JoePerry wrote:Alan, I think great wine needs no excuses.
You're right. But I couldn't disagree with you more greatly regarding your comments on young wine. Young wines don't necessarily "taste good", nor should they be required to. Wines are a living breathing thing and particularly when young go through vast changes from month to month, from week to week, sometimes from day or hour to hour. It's why tasting a young wine once and then giving it a rating may be the most useless way for a consumer to get advice.

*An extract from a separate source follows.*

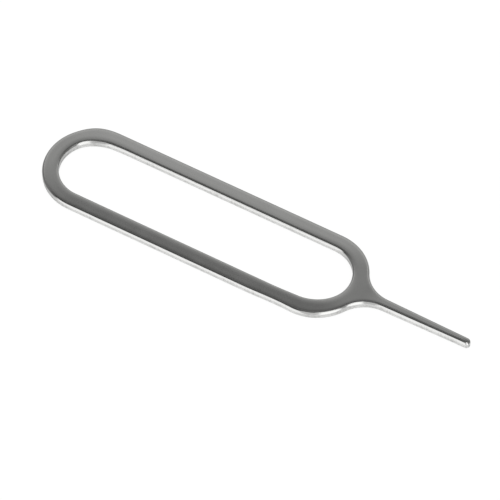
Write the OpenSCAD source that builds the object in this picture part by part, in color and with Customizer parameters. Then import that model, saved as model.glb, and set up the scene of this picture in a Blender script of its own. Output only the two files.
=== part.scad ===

If you tastes a young wine once it has fruit and little structure, once and it has tannin and no fruit, once with acidity and no fruit, it might not be a particularly pleasant experience on any of the occassions, but would be an outstaning choice for a wine to buy.
So essentially we go back to my original point. I'm not trying to make excuses for it, I just think that if you have no idea what to look for, there's no point in bashing a 2000 Vaillons from Raveneau, when it will taste absolutely nothing like it does now anyways.
Not too mention, as I have tried to explain thousands of times, Chablis is in its very initial stage fairly expressive and then later shuts completely down. It then opens back up a few years later. Many of the 2000's are currently in this stage. Not making excuses, don't have too. Since I have tasted the wine in the barrel and the bottle over the course of time, I alredy know what's there.